_Stated exercise_
All of the data needs to be repeated exactly.
··· Information provided ···
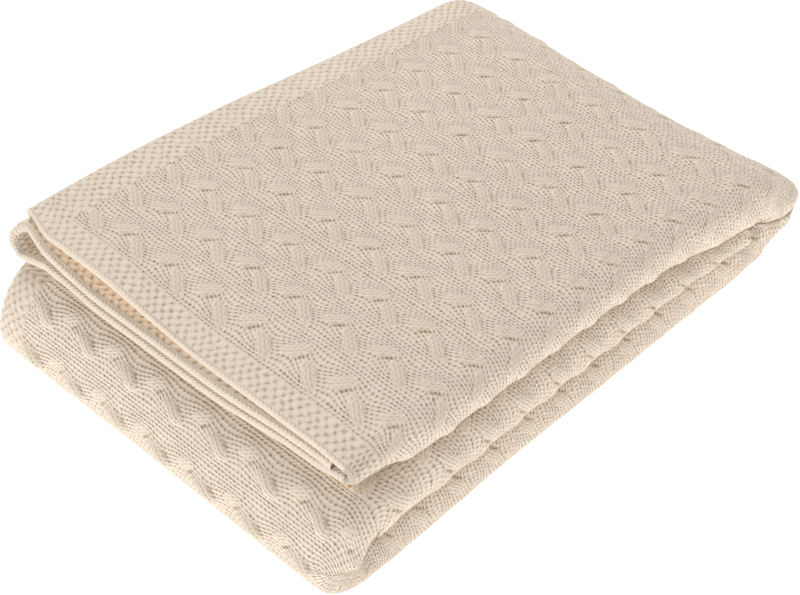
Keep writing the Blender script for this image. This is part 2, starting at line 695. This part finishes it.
# %% Make the mesh
def make_mesh(name, points, four_sided, three_sided):
    """A mesh from whole arrays of points, quads and triangles, shaded smooth. Also gives the
    points that it uses."""
    corners = np.concatenate((four_sided.ravel(), three_sided.ravel()))
    used, corners = np.unique(corners, return_inverse=True)
    sizes = np.concatenate((np.full(len(four_sided), 4), np.full(len(three_sided), 3)))
    starts = np.concatenate(([0], np.cumsum(sizes)[:-1]))
    mesh = bpy.data.meshes.new(name)
    mesh.vertices.add(len(used))
    mesh.vertices.foreach_set("co", points.reshape(-1, 3)[used].astype(np.float32).ravel())
    mesh.loops.add(len(corners))
    mesh.loops.foreach_set("vertex_index", corners.astype(np.int32).ravel())
    mesh.polygons.add(len(sizes))
    mesh.polygons.foreach_set("loop_start", starts.astype(np.int32))
    mesh.polygons.foreach_set("use_smooth", np.ones(len(sizes), dtype=bool))
    mesh.update(calc_edges=True)
    mesh.validate()
    return mesh, used


cloth_mesh, used = make_mesh("knitted_sheet", points, four_sided, three_sided)
blanket = bpy.data.objects.new("knitted_sheet", cloth_mesh)
bpy.context.scene.collection.objects.link(blanket)
cloth_mesh.calc_loop_triangles()
print("knitted sheet:", len(cloth_mesh.vertices), "points,",
      len(cloth_mesh.loop_triangles), "triangles")

# %% [markdown]
# ## What the paint has to know
#
# The mesh keeps two vectors at each point: where the pattern is there, and the state of the
# cloth, which is how far the point lies inside the hem or between the passes, and how far it is
# in the crease of a turn.

# %% Store the pattern's counts and the state of the cloth
# How much of the inside's shade the wrong side of the short hem takes
INSIDE_LIP = 0.35
deep_lip = LIP[:, 0] > 0.003
pattern_v, pattern_u = pattern_place(roomy_v, grid_u)
row_in = np.concatenate((INSIDE_LIP * deep_lip, np.zeros(len(row_v) - len(LIP))))
under_hem = ramp(grid_v - HEM_V, 0.09, 0.25) * (1 - ramp(grid_share, 0.60, 0.80))
between_passes = ramp(grid_v, 30.0, 30.5) * (grid_part == 0)
inside = np.maximum(under_hem * (grid_part == 4), between_passes) * (face > 0)
inside = np.maximum(inside, row_in[:, None])


def store(name, *values):
    """Keep three numbers of every grid point as a vector on the mesh."""
    vector = np.stack(values, axis=-1).reshape(-1, 3)[used]
    layer = cloth_mesh.attributes.new(name, "FLOAT_VECTOR", "POINT")
    layer.data.foreach_set("vector", vector.astype(np.float32).ravel())
    return vector


counts = store("pattern_place", pattern_v, pattern_u, 0 * grid_v)
store("cloth_state", inside, turn_crease, 0 * grid_v)
print("pattern counts from", counts.min(axis=0).round(2), "to", counts.max(axis=0).round(2))

# %% [markdown]
# ## The yarn's paint
#
# The stitches are far smaller than the grid, so they are drawn by the material: a height that
# drives a Bump node, and the same height darkens the little holes between the stitches. Shader
# maths reads best as plain expressions, so a small class wraps a socket and adds Math nodes.

# %% Expressions on sockets
class Strand:
    """A value in a material. Arithmetic on it adds Math nodes."""

    def __init__(self, paint, socket):
        self.paint = paint
        self.socket = socket

    def __add__(self, other):
        return self.paint.math("ADD", self, other)

    def __sub__(self, other):
        return self.paint.math("SUBTRACT", self, other)

    def __rsub__(self, other):
        return self.paint.math("SUBTRACT", other, self)

    def __mul__(self, other):
        return self.paint.math("MULTIPLY", self, other)

    def __truediv__(self, other):
        return self.paint.math("DIVIDE", self, other)

    def __abs__(self):
        return self.paint.math("ABSOLUTE", self)

    __radd__ = __add__
    __rmul__ = __mul__


class Paint:
    """A material whose nodes are added one by one."""

    def __init__(self, name):
        self.material = bpy.data.materials.new(name)
        self.material.use_nodes = True
        self.tree = self.material.node_tree
        self.shader = self.tree.nodes["Principled BSDF"]

    def node(self, kind, settings=None, inputs=None, output=0):
        """Add a node: its settings first, then the values or links of its sockets."""
        made = self.tree.nodes.new(kind)
        for name, value in (settings or {}).items():
            setattr(made, name, value)
        for key, value in (inputs or {}).items():
            self.fill(made.inputs[key], value)
        return Strand(self, made.outputs[output])

    def fill(self, socket, value):
        """Give a socket a link or a plain value."""
        if isinstance(value, Strand):
            self.tree.links.new(value.socket, socket)
        else:
            socket.default_value = value

    def stored(self, name):
        """A vector stored on the mesh, and its first two numbers."""
        settings = {"attribute_name": name}
        vector = self.node("ShaderNodeAttribute", settings, output="Vector")
        first = self.node("ShaderNodeSeparateXYZ", None, {0: vector})
        return vector, first, Strand(self, first.socket.node.outputs[1])

    def noise(self, place, scale, detail):
        """Random shares between 0 and 1 that change smoothly from place to place."""
        inputs = {"Vector": place, "Scale": scale, "Detail": detail}
        return self.node("ShaderNodeTexNoise", None, inputs)

    def math(self, operation, *values, clamp=False):
        """One Math node."""
        settings = {"operation": operation, "use_clamp": clamp}
        return self.node("ShaderNodeMath", settings, dict(enumerate(values)))

    def cosine(self, turns):
        """Cosine of a number of full turns."""
        return self.math("COSINE", turns * (2 * math.pi))

    def fraction(self, value):
        """What is left of the value over its whole number."""
        return self.math("FRACT", value)

    def clip(self, value):
        """The value kept between 0 and 1."""
        return self.math("ADD", value, 0.0, clamp=True)

    def smaller(self, a, b):
        """The smaller of two values."""
        return self.math("MINIMUM", a, b)

    def larger(self, a, b):
        """The larger of two values."""
        return self.math("MAXIMUM", a, b)

    def blend(self, share, a, b):
        """a where share is 0 and b where it is 1, for plain values."""
        return a + share * (b - a)

    def colour(self, share, a, b):
        """Mix of two colours by a share."""
        return self.node("ShaderNodeMix", {"data_type": "RGBA"}, {0: share, 6: a, 7: b}, 2)

    def finish(self, name, value):
        """Give a socket of the Principled shader a link or a plain value."""
        self.fill(self.shader.inputs[name], value)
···
_Output_
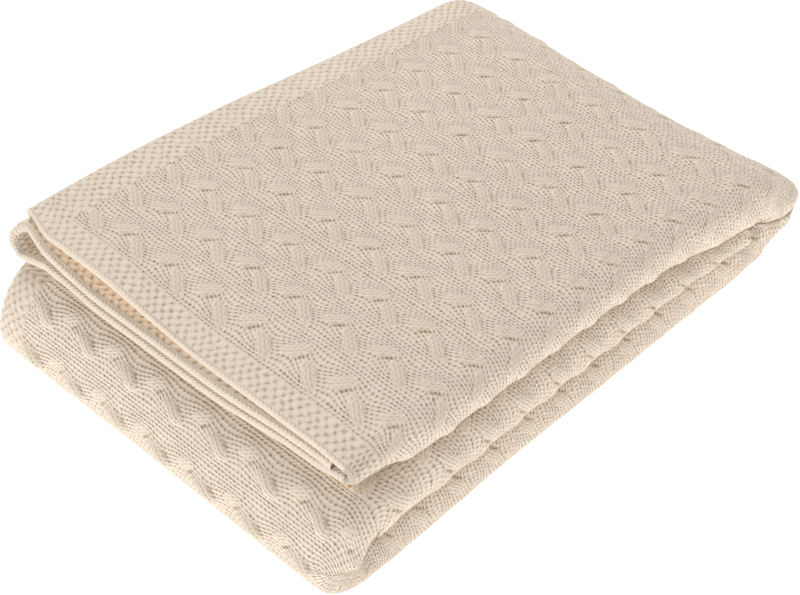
Keep writing the Blender script for this image. This is part 2, starting at line 695. This part finishes it.
# %% Make the mesh
def make_mesh(name, points, four_sided, three_sided):
    """A mesh from whole arrays of points, quads and triangles, shaded smooth. Also gives the
    points that it uses."""
    corners = np.concatenate((four_sided.ravel(), three_sided.ravel()))
    used, corners = np.unique(corners, return_inverse=True)
    sizes = np.concatenate((np.full(len(four_sided), 4), np.full(len(three_sided), 3)))
    starts = np.concatenate(([0], np.cumsum(sizes)[:-1]))
    mesh = bpy.data.meshes.new(name)
    mesh.vertices.add(len(used))
    mesh.vertices.foreach_set("co", points.reshape(-1, 3)[used].astype(np.float32).ravel())
    mesh.loops.add(len(corners))
    mesh.loops.foreach_set("vertex_index", corners.astype(np.int32).ravel())
    mesh.polygons.add(len(sizes))
    mesh.polygons.foreach_set("loop_start", starts.astype(np.int32))
    mesh.polygons.foreach_set("use_smooth", np.ones(len(sizes), dtype=bool))
    mesh.update(calc_edges=True)
    mesh.validate()
    return mesh, used


cloth_mesh, used = make_mesh("knitted_sheet", points, four_sided, three_sided)
blanket = bpy.data.objects.new("knitted_sheet", cloth_mesh)
bpy.context.scene.collection.objects.link(blanket)
cloth_mesh.calc_loop_triangles()
print("knitted sheet:", len(cloth_mesh.vertices), "points,",
      len(cloth_mesh.loop_triangles), "triangles")

# %% [markdown]
# ## What the paint has to know
#
# The mesh keeps two vectors at each point: where the pattern is there, and the state of the
# cloth, which is how far the point lies inside the hem or between the passes, and how far it is
# in the crease of a turn.

# %% Store the pattern's counts and the state of the cloth
# How much of the inside's shade the wrong side of the short hem takes
INSIDE_LIP = 0.35
deep_lip = LIP[:, 0] > 0.003
pattern_v, pattern_u = pattern_place(roomy_v, grid_u)
row_in = np.concatenate((INSIDE_LIP * deep_lip, np.zeros(len(row_v) - len(LIP))))
under_hem = ramp(grid_v - HEM_V, 0.09, 0.25) * (1 - ramp(grid_share, 0.60, 0.80))
between_passes = ramp(grid_v, 30.0, 30.5) * (grid_part == 0)
inside = np.maximum(under_hem * (grid_part == 4), between_passes) * (face > 0)
inside = np.maximum(inside, row_in[:, None])


def store(name, *values):
    """Keep three numbers of every grid point as a vector on the mesh."""
    vector = np.stack(values, axis=-1).reshape(-1, 3)[used]
    layer = cloth_mesh.attributes.new(name, "FLOAT_VECTOR", "POINT")
    layer.data.foreach_set("vector", vector.astype(np.float32).ravel())
    return vector


counts = store("pattern_place", pattern_v, pattern_u, 0 * grid_v)
store("cloth_state", inside, turn_crease, 0 * grid_v)
print("pattern counts from", counts.min(axis=0).round(2), "to", counts.max(axis=0).round(2))

# %% [markdown]
# ## The yarn's paint
#
# The stitches are far smaller than the grid, so they are drawn by the material: a height that
# drives a Bump node, and the same height darkens the little holes between the stitches. Shader
# maths reads best as plain expressions, so a small class wraps a socket and adds Math nodes.

# %% Expressions on sockets
class Strand:
    """A value in a material. Arithmetic on it adds Math nodes."""

    def __init__(self, paint, socket):
        self.paint = paint
        self.socket = socket

    def __add__(self, other):
        return self.paint.math("ADD", self, other)

    def __sub__(self, other):
        return self.paint.math("SUBTRACT", self, other)

    def __rsub__(self, other):
        return self.paint.math("SUBTRACT", other, self)

    def __mul__(self, other):
        return self.paint.math("MULTIPLY", self, other)

    def __truediv__(self, other):
        return self.paint.math("DIVIDE", self, other)

    def __abs__(self):
        return self.paint.math("ABSOLUTE", self)

    __radd__ = __add__
    __rmul__ = __mul__


class Paint:
    """A material whose nodes are added one by one."""

    def __init__(self, name):
        self.material = bpy.data.materials.new(name)
        self.material.use_nodes = True
        self.tree = self.material.node_tree
        self.shader = self.tree.nodes["Principled BSDF"]

    def node(self, kind, settings=None, inputs=None, output=0):
        """Add a node: its settings first, then the values or links of its sockets."""
        made = self.tree.nodes.new(kind)
        for name, value in (settings or {}).items():
            setattr(made, name, value)
        for key, value in (inputs or {}).items():
            self.fill(made.inputs[key], value)
        return Strand(self, made.outputs[output])

    def fill(self, socket, value):
        """Give a socket a link or a plain value."""
        if isinstance(value, Strand):
            self.tree.links.new(value.socket, socket)
        else:
            socket.default_value = value

    def stored(self, name):
        """A vector stored on the mesh, and its first two numbers."""
        settings = {"attribute_name": name}
        vector = self.node("ShaderNodeAttribute", settings, output="Vector")
        first = self.node("ShaderNodeSeparateXYZ", None, {0: vector})
        return vector, first, Strand(self, first.socket.node.outputs[1])

    def noise(self, place, scale, detail):
        """Random shares between 0 and 1 that change smoothly from place to place."""
        inputs = {"Vector": place, "Scale": scale, "Detail": detail}
        return self.node("ShaderNodeTexNoise", None, inputs)

    def math(self, operation, *values, clamp=False):
        """One Math node."""
        settings = {"operation": operation, "use_clamp": clamp}
        return self.node("ShaderNodeMath", settings, dict(enumerate(values)))

    def cosine(self, turns):
        """Cosine of a number of full turns."""
        return self.math("COSINE", turns * (2 * math.pi))

    def fraction(self, value):
        """What is left of the value over its whole number."""
        return self.math("FRACT", value)

    def clip(self, value):
        """The value kept between 0 and 1."""
        return self.math("ADD", value, 0.0, clamp=True)

    def smaller(self, a, b):
        """The smaller of two values."""
        return self.math("MINIMUM", a, b)

    def larger(self, a, b):
        """The larger of two values."""
        return self.math("MAXIMUM", a, b)

    def blend(self, share, a, b):
        """a where share is 0 and b where it is 1, for plain values."""
        return a + share * (b - a)

    def colour(self, share, a, b):
        """Mix of two colours by a share."""
        return self.node("ShaderNodeMix", {"data_type": "RGBA"}, {0: share, 6: a, 7: b}, 2)

    def finish(self, name, value):
        """Give a socket of the Principled shader a link or a plain value."""
        self.fill(self.shader.inputs[name], value)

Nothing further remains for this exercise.